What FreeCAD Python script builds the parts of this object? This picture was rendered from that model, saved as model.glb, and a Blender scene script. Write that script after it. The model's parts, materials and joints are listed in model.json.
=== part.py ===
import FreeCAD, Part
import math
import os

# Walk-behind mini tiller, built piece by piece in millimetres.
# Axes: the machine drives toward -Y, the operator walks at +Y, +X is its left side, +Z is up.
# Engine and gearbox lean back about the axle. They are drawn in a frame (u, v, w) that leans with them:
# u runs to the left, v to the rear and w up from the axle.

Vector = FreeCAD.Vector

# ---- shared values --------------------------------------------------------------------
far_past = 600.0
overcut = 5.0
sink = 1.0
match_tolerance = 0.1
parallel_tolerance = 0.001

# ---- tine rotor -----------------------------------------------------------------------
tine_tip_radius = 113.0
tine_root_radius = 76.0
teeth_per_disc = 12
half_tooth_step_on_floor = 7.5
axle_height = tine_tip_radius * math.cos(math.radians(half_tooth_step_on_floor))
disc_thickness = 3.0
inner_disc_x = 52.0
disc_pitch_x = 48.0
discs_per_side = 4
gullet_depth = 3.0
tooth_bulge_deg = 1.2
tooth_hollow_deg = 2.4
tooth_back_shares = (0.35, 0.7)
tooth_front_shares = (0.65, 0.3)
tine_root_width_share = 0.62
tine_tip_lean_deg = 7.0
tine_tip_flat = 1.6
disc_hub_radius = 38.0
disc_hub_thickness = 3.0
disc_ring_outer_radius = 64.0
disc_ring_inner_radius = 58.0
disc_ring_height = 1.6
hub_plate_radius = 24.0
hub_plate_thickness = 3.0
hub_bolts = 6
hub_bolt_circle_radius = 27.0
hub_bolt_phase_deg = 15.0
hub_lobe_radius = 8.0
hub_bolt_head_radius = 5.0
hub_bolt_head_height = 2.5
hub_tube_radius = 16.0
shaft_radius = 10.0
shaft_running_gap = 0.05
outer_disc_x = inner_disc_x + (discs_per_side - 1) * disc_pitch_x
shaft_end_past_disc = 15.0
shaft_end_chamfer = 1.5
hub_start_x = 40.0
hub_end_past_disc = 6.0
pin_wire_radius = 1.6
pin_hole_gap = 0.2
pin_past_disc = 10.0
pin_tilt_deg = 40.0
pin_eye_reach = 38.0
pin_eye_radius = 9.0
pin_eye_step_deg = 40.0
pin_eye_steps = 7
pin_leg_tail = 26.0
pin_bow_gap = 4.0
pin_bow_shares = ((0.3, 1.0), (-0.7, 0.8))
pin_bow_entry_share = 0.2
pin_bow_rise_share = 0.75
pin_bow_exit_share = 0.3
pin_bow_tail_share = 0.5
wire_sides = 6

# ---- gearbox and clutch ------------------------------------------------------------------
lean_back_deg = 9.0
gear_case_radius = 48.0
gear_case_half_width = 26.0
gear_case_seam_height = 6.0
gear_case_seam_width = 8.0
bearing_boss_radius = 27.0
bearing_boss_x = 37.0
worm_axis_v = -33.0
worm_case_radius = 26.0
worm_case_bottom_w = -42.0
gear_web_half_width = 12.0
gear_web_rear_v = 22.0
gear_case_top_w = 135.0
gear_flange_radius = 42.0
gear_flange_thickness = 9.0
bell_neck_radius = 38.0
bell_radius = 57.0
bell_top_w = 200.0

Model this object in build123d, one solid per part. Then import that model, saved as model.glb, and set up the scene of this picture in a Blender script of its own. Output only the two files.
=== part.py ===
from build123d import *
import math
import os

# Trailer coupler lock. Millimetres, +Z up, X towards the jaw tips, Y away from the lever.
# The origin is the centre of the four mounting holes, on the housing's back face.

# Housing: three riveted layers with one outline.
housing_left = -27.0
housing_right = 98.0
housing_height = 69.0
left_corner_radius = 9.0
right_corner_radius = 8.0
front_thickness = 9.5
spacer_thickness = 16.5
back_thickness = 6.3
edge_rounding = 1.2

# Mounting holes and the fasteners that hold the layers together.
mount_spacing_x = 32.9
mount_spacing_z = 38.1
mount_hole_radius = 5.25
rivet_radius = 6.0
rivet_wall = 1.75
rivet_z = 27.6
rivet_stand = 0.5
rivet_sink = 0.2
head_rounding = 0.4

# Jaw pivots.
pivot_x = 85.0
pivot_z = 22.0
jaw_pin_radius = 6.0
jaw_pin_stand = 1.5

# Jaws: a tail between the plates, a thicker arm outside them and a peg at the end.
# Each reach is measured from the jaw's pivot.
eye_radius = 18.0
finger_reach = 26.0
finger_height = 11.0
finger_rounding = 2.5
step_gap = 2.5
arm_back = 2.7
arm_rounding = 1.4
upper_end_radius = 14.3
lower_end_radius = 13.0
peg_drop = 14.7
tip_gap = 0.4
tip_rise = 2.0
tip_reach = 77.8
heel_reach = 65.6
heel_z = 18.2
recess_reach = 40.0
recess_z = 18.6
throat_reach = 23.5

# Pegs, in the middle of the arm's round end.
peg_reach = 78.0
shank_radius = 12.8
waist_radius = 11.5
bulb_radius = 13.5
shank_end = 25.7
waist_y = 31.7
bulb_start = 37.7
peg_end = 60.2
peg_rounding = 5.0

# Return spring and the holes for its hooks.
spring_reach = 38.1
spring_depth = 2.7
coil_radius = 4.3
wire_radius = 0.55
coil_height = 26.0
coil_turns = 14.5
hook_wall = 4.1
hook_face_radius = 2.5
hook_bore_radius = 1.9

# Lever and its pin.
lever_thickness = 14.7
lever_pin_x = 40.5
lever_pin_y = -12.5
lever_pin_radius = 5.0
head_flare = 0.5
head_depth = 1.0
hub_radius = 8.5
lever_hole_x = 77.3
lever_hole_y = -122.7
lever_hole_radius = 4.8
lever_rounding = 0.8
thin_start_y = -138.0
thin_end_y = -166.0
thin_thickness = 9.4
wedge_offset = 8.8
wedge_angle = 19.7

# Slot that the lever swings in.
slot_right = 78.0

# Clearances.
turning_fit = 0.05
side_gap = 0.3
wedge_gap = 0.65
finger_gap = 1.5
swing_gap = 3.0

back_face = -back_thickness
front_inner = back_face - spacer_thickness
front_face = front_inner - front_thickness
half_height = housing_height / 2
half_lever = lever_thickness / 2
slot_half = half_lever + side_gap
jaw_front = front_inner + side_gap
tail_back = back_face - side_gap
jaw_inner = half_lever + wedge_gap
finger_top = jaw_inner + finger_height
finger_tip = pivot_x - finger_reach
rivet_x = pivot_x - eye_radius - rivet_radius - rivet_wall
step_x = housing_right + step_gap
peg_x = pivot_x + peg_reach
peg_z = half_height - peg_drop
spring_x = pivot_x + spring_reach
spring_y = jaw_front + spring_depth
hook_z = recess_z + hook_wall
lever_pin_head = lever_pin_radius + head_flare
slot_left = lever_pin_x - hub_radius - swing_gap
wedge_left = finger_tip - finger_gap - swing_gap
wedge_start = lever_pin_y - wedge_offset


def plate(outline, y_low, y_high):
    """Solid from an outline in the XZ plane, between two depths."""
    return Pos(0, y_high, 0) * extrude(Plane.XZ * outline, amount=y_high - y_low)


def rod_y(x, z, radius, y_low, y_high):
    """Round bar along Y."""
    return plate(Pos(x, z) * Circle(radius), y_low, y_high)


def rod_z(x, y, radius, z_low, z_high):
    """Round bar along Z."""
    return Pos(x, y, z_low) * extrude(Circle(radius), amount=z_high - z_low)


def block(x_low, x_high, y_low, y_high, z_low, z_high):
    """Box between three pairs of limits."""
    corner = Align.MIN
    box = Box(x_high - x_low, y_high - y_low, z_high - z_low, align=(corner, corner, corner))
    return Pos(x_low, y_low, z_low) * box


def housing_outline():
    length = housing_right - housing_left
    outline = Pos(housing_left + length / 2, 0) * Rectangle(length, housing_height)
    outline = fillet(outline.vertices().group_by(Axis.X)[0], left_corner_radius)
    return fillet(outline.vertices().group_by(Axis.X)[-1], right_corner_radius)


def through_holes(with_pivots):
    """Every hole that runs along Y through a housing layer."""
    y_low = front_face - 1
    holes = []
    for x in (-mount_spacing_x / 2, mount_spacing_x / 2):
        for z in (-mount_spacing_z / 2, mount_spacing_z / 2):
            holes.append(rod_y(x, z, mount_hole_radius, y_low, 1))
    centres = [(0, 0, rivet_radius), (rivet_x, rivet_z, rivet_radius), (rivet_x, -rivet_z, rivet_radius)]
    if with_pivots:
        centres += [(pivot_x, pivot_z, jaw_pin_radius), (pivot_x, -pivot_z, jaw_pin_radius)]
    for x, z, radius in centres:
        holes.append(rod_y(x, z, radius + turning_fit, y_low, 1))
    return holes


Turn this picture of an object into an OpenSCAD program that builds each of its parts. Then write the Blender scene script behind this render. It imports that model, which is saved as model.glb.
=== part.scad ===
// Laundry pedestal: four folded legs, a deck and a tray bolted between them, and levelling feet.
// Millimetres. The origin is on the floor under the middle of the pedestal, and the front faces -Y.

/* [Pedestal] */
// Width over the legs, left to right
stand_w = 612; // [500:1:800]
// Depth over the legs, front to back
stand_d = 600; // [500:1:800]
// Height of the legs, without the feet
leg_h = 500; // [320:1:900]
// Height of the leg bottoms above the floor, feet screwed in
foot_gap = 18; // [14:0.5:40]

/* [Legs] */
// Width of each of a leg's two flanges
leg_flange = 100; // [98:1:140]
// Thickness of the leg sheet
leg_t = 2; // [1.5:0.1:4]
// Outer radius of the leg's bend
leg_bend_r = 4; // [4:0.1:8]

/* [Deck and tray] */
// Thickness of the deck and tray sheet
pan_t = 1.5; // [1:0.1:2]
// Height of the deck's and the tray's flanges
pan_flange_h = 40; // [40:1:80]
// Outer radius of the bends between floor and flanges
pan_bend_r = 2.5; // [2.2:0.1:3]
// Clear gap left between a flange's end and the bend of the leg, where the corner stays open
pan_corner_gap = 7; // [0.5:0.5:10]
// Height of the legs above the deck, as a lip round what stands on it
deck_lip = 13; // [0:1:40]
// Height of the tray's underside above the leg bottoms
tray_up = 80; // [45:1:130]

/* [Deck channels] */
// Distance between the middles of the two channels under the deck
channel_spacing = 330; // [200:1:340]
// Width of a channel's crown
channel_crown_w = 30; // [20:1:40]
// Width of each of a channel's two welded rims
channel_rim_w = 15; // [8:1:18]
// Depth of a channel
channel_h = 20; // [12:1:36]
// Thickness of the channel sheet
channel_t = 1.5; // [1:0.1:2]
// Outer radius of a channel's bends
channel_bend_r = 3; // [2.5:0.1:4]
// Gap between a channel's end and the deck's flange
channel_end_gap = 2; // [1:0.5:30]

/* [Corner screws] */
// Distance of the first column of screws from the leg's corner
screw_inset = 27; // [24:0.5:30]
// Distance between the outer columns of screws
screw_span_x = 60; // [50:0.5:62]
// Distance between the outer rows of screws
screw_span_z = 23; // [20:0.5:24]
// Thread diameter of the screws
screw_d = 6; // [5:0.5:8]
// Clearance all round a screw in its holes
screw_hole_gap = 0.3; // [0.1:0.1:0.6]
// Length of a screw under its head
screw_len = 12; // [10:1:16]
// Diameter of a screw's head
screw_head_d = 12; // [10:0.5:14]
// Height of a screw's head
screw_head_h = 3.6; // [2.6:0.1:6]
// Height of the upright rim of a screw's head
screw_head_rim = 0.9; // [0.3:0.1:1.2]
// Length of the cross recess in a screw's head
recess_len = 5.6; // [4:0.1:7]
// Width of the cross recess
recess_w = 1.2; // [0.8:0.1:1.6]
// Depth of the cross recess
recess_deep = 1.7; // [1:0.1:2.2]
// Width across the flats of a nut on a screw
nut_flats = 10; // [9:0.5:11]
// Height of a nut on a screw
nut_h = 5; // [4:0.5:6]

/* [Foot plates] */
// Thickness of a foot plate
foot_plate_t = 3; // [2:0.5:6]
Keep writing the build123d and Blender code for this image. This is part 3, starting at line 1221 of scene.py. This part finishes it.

**GIVEN EXERCISE**
Your output should consist solely of the lines from the beginning of the entries through the line containing "parallel_tolerance = 0.001", reproduced exactly.

**EXERCISE ANSWER**
What FreeCAD Python script builds the parts of this object? This picture was rendered from that model, saved as model.glb, and a Blender scene script. Write that script after it. The model's parts, materials and joints are listed in model.json.
=== part.py ===
import FreeCAD, Part
import math
import os

# Walk-behind mini tiller, built piece by piece in millimetres.
# Axes: the machine drives toward -Y, the operator walks at +Y, +X is its left side, +Z is up.
# Engine and gearbox lean back about the axle. They are drawn in a frame (u, v, w) that leans with them:
# u runs to the left, v to the rear and w up from the axle.

Vector = FreeCAD.Vector

# ---- shared values --------------------------------------------------------------------
far_past = 600.0
overcut = 5.0
sink = 1.0
match_tolerance = 0.1
parallel_tolerance = 0.001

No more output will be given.